Penyusunan Kurikulum MBKM, Universitas Mulia Libatkan Pakar
UM – Universitas Mulia menggelar Diskusi Penyusunan Kurikulum Merdeka Belajar Kampus Merdeka atau MBKM bersama dengan Prof. Dr. Lindrianasari, S.E., Akt., M.Si. dari Universitas Lampung dan Dr. Engkos Achmad Kuncoro, S.E, M.M. dari Universitas Binus. Diskusi digelar daring Zoom Meeting dan diikuti Wakil Rektor Bidang Akademik, Dekan, dan Kaprodi, Sabtu (6/3).
Rektor Dr. Agung Sakti Pribadi, S.H., M.H. menyambut baik masukan dari pakar dan meminta seluruh sivitas akademika mempersiapkan diri dalam menyambut MBKM yang akan diterapkan di Universitas Mulia.

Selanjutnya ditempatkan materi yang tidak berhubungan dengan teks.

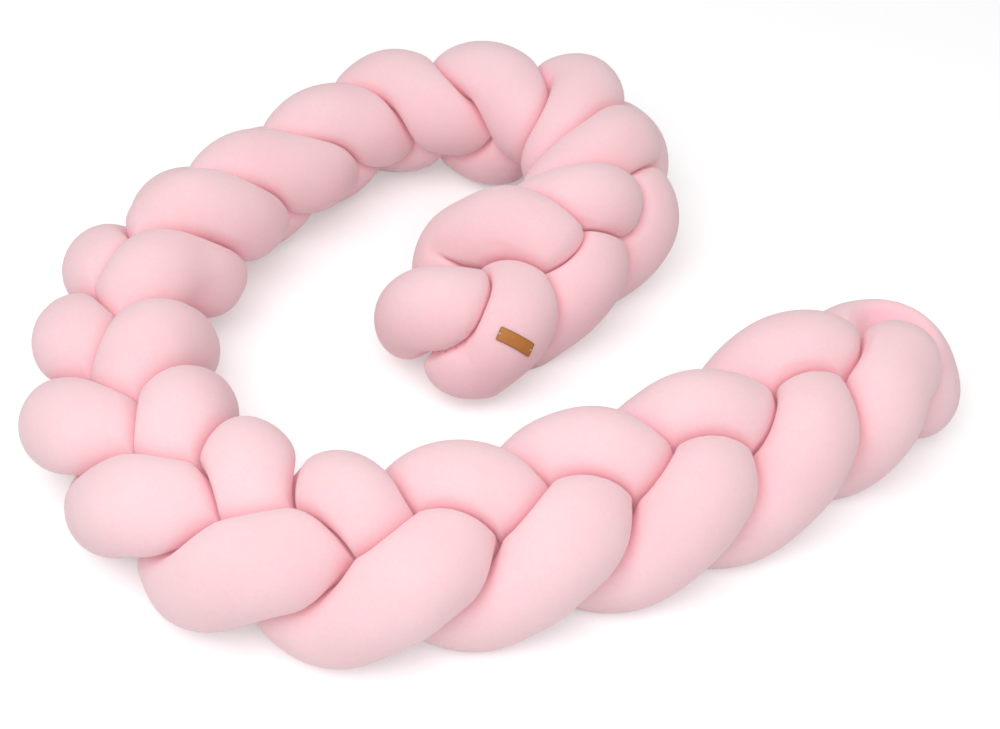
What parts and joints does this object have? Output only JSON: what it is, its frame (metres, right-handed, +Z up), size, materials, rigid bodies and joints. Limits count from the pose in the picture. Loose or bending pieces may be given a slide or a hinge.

“Saya menyambut baik kehadiran Pak Engkos dan Ibu Profesor Sari yang akan membimbing kami menyusun Kurikulum MBKM. Beliau-beliau ini merupakan asesor akreditasi perguruan tinggi yang cukup berpengalaman. Silakan Bapak Ibu Ketua Program Studi dan Dekan memanfaatkan kesempatan ini untuk meningkatkan kualitas pembelajaran di Universitas Mulia,” tutur Pak Agung saat memberikan sambutan pada acara senam pagi, Sabtu (6/3).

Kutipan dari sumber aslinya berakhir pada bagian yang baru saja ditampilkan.